▶ DO THIS:
Copy every record word for word.

▶ EXTRACTED DATA:
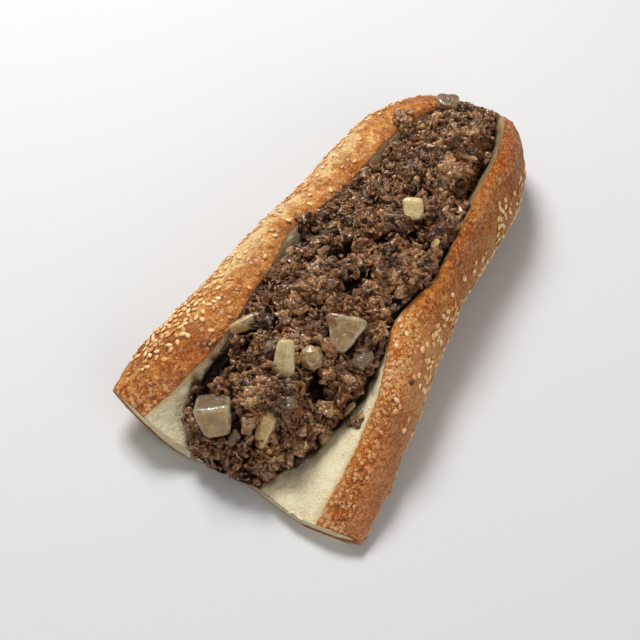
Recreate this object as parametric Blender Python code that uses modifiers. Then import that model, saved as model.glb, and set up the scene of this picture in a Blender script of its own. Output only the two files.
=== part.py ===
"""A long seeded roll, split along its top and opened, filled with chopped steak and pieces of onion.

The roll lies along Y on its own flat base. Its -Y end is a straight cut across the loaf, where the
two halves are pressed apart and nearly flat; its +Y end is the loaf's own closed, rounded nose.
Sizes are in millimetres until a mesh is made, and y runs from the cut to the nose. An empty at
MIDDLE carries every piece, so that the origin is on the surface the roll rests on, under its middle.
"""
import math

import bmesh
import bpy
import numpy as np
from mathutils import Euler, Vector

MM = 0.001
MIDDLE = (1.5, -2.5)      # middle of the roll's outline, which becomes the origin

# ---- the roll -------------------------------------------------------------------------------
CUT_Y = -119.0            # the knife's cut across the loaf
NOSE_Y = 62.0             # where the sides start to close towards the rounded end
TIP_Y = 118.5             # the far end of the loaf
NOSE_POWER = 2.3          # 2 is an ellipse, more is blunter
BELLY_Z = 20.0            # height that the nose closes towards
CRUMB_FLOOR = 7.0         # bread left under the filling
LEFT_FACE, RIGHT_FACE = 0.34, 0.42    # parts of the opening's width that the sloping faces take
FACE_POWER = 1.4          # how hollow the sloping faces are
POCKET_END = (84.0, 109.0)            # where the opening runs out near the nose
RELAX_Y = (-119.0, -60.0)             # from pressed flat to the loaf's own round section
CUT_BEND_Y = (-119.0, -75.0)          # how far back the unevenness of the cut is felt
CUT_LEAN = 0.25           # the cut leans forward by this much for each millimetre of height

# Each curve runs along the loaf: (y, value) at the few places that give it its shape.
LEFT_SIDE_X = ((-119, -61), (-85, -60), (-50, -53), (0, -45), (60, -38), (119, -34))
LEFT_SIDE_Z = ((-119, 17), (-60, 21), (0, 22), (119, 21))
LEFT_RIDGE_X = ((-119, -40), (-80, -26.5), (-35, -24.5), (-10, -26), (20, -17), (60, -12),
                (90, -4), (119, 2))
LEFT_RIDGE_Z = ((-119, 21), (-85, 33), (-50, 39), (0, 42), (60, 44), (119, 44))
LEFT_FOOT_X = ((-119, -24), (-60, -30), (0, -28), (119, -22))
RIGHT_SIDE_X = ((-119, 64), (-80, 62.5), (-40, 58), (10, 52), (60, 52), (119, 50))
RIGHT_SIDE_Z = ((-119, 4), (-90, 9), (-50, 16), (60, 19), (119, 20))
RIGHT_RIDGE_X = ((-119, 44.5), (-90, 47), (-62, 44), (-34, 36.5), (-7, 41.5), (50, 38.5), (119, 34.5))
RIGHT_RIDGE_Z = ((-119, 8), (-95, 20), (-70, 30), (-40, 37), (0, 41), (60, 42.5), (119, 42))
RIGHT_FOOT_X = ((-119, 52), (-60, 46), (0, 40), (119, 38))
MIDDLE_X = ((-119, 1), (62, 6), (90, 11), (119, 19))
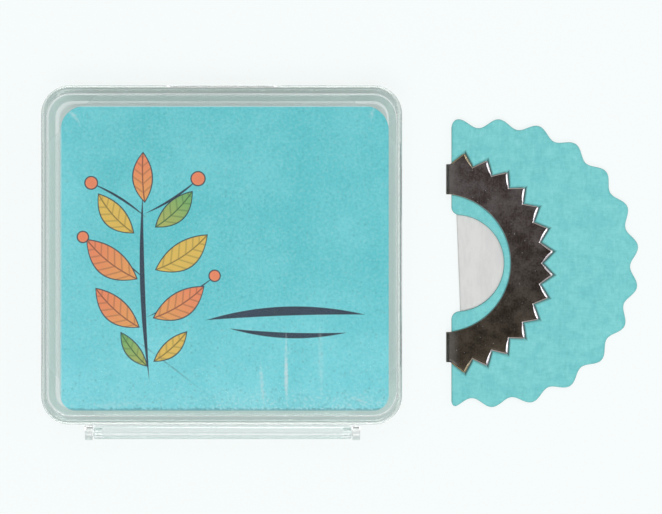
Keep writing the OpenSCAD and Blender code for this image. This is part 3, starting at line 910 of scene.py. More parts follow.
def milky_film(settings):
    """Thin milky film: faint upright streaks and a soft satin face."""
    material, tree, place, shader = new_material("milky_film")
    streaks = stretched(tree, place, scale=(1, 0.3, 1))
    tone = place_group(
        tree, uneven_tone_group(), Vector=streaks, Clouds=0.5, Grain=2.0,
        Dark=settings.dark, Light=settings.light,
    )["Color"]
    set_inputs(
        tree, shader, Base_Color=tone, Roughness=0.35, Alpha=0.9,
        Normal=relief(tree, noise(tree, streaks, 0.8, 3), 0.05 * MM, 0.5),
    )
    return material


# Small radii of the moulded edges, and the overlap that keeps welded solids from meeting face to face
RIM_R, FILLET_R, SKIN = 0.08 * MM, 0.12 * MM, 0.01 * MM
# The snap: half its length, the bead's radius, how far it stands out, the groove's extra room, and its loops
BEAD_HALF, BEAD_R, BEAD_RISE, GROOVE = 8 * MM, 0.3 * MM, 0.06 * MM, 0.08 * MM
SNAP_STEPS = 4
# The nail scoop: half its length, its depth and its height
SCOOP_HALF, SCOOP_DEPTH, SCOOP_H = 6 * MM, 0.5 * MM, 1.4 * MM
# The hinge: the rail's half length and radii, an ear's gap, width and radii, and a pin's sizes in its bore
RAIL_HALF, RAIL_R, RAIL_END_R = 18.75 * MM, 0.9 * MM, 0.3 * MM
EAR_GAP, EAR_W, EAR_R, EAR_EDGE = 0.15 * MM, 1.1 * MM, 1.05 * MM, 0.15 * MM
PIN_R, PIN_L, PIN_GAP, BORE_L = 0.45 * MM, 1.2 * MM, 0.05 * MM, 1.25 * MM
# The nibs under the card: their reach along each wall, their thickness, and their distance from the card
NIB_LEG, NIB_T, NIB_GAP = 7.2 * MM, 0.3 * MM, 0.1 * MM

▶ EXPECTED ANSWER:
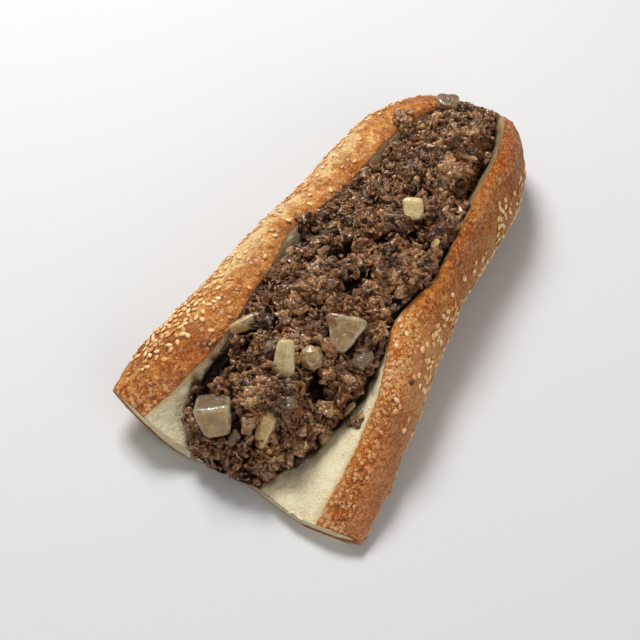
Recreate this object as parametric Blender Python code that uses modifiers. Then import that model, saved as model.glb, and set up the scene of this picture in a Blender script of its own. Output only the two files.
=== part.py ===
"""A long seeded roll, split along its top and opened, filled with chopped steak and pieces of onion.

The roll lies along Y on its own flat base. Its -Y end is a straight cut across the loaf, where the
two halves are pressed apart and nearly flat; its +Y end is the loaf's own closed, rounded nose.
Sizes are in millimetres until a mesh is made, and y runs from the cut to the nose. An empty at
MIDDLE carries every piece, so that the origin is on the surface the roll rests on, under its middle.
"""
import math

import bmesh
import bpy
import numpy as np
from mathutils import Euler, Vector

MM = 0.001
MIDDLE = (1.5, -2.5)      # middle of the roll's outline, which becomes the origin

# ---- the roll -------------------------------------------------------------------------------
CUT_Y = -119.0            # the knife's cut across the loaf
NOSE_Y = 62.0             # where the sides start to close towards the rounded end
TIP_Y = 118.5             # the far end of the loaf
NOSE_POWER = 2.3          # 2 is an ellipse, more is blunter
BELLY_Z = 20.0            # height that the nose closes towards
CRUMB_FLOOR = 7.0         # bread left under the filling
LEFT_FACE, RIGHT_FACE = 0.34, 0.42    # parts of the opening's width that the sloping faces take
FACE_POWER = 1.4          # how hollow the sloping faces are
POCKET_END = (84.0, 109.0)            # where the opening runs out near the nose
RELAX_Y = (-119.0, -60.0)             # from pressed flat to the loaf's own round section
CUT_BEND_Y = (-119.0, -75.0)          # how far back the unevenness of the cut is felt
CUT_LEAN = 0.25           # the cut leans forward by this much for each millimetre of height

# Each curve runs along the loaf: (y, value) at the few places that give it its shape.
LEFT_SIDE_X = ((-119, -61), (-85, -60), (-50, -53), (0, -45), (60, -38), (119, -34))
LEFT_SIDE_Z = ((-119, 17), (-60, 21), (0, 22), (119, 21))
LEFT_RIDGE_X = ((-119, -40), (-80, -26.5), (-35, -24.5), (-10, -26), (20, -17), (60, -12),
                (90, -4), (119, 2))
LEFT_RIDGE_Z = ((-119, 21), (-85, 33), (-50, 39), (0, 42), (60, 44), (119, 44))
LEFT_FOOT_X = ((-119, -24), (-60, -30), (0, -28), (119, -22))
RIGHT_SIDE_X = ((-119, 64), (-80, 62.5), (-40, 58), (10, 52), (60, 52), (119, 50))
RIGHT_SIDE_Z = ((-119, 4), (-90, 9), (-50, 16), (60, 19), (119, 20))
RIGHT_RIDGE_X = ((-119, 44.5), (-90, 47), (-62, 44), (-34, 36.5), (-7, 41.5), (50, 38.5), (119, 34.5))
RIGHT_RIDGE_Z = ((-119, 8), (-95, 20), (-70, 30), (-40, 37), (0, 41), (60, 42.5), (119, 42))
RIGHT_FOOT_X = ((-119, 52), (-60, 46), (0, 40), (119, 38))
MIDDLE_X = ((-119, 1), (62, 6), (90, 11), (119, 19))
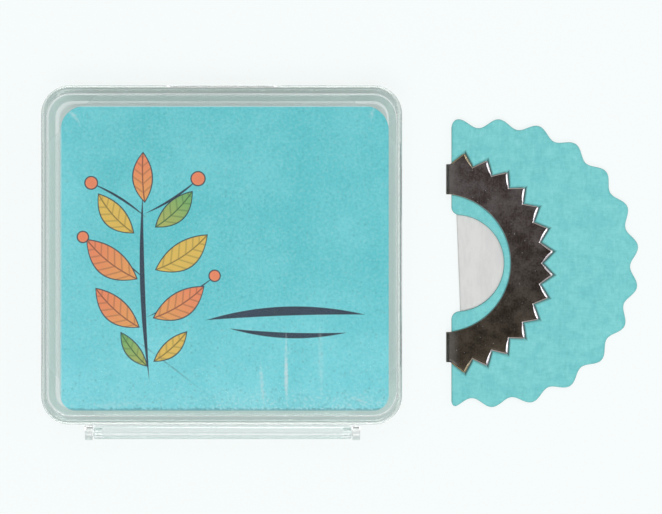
Keep writing the OpenSCAD and Blender code for this image. This is part 3, starting at line 910 of scene.py. More parts follow.
def milky_film(settings):
    """Thin milky film: faint upright streaks and a soft satin face."""
    material, tree, place, shader = new_material("milky_film")
    streaks = stretched(tree, place, scale=(1, 0.3, 1))
    tone = place_group(
        tree, uneven_tone_group(), Vector=streaks, Clouds=0.5, Grain=2.0,
        Dark=settings.dark, Light=settings.light,
    )["Color"]
    set_inputs(
        tree, shader, Base_Color=tone, Roughness=0.35, Alpha=0.9,
        Normal=relief(tree, noise(tree, streaks, 0.8, 3), 0.05 * MM, 0.5),
    )
    return material


# Small radii of the moulded edges, and the overlap that keeps welded solids from meeting face to face
RIM_R, FILLET_R, SKIN = 0.08 * MM, 0.12 * MM, 0.01 * MM
# The snap: half its length, the bead's radius, how far it stands out, the groove's extra room, and its loops
BEAD_HALF, BEAD_R, BEAD_RISE, GROOVE = 8 * MM, 0.3 * MM, 0.06 * MM, 0.08 * MM
SNAP_STEPS = 4
# The nail scoop: half its length, its depth and its height
SCOOP_HALF, SCOOP_DEPTH, SCOOP_H = 6 * MM, 0.5 * MM, 1.4 * MM
# The hinge: the rail's half length and radii, an ear's gap, width and radii, and a pin's sizes in its bore
RAIL_HALF, RAIL_R, RAIL_END_R = 18.75 * MM, 0.9 * MM, 0.3 * MM
EAR_GAP, EAR_W, EAR_R, EAR_EDGE = 0.15 * MM, 1.1 * MM, 1.05 * MM, 0.15 * MM
PIN_R, PIN_L, PIN_GAP, BORE_L = 0.45 * MM, 1.2 * MM, 0.05 * MM, 1.25 * MM
# The nibs under the card: their reach along each wall, their thickness, and their distance from the card
NIB_LEG, NIB_T, NIB_GAP = 7.2 * MM, 0.3 * MM, 0.1 * MM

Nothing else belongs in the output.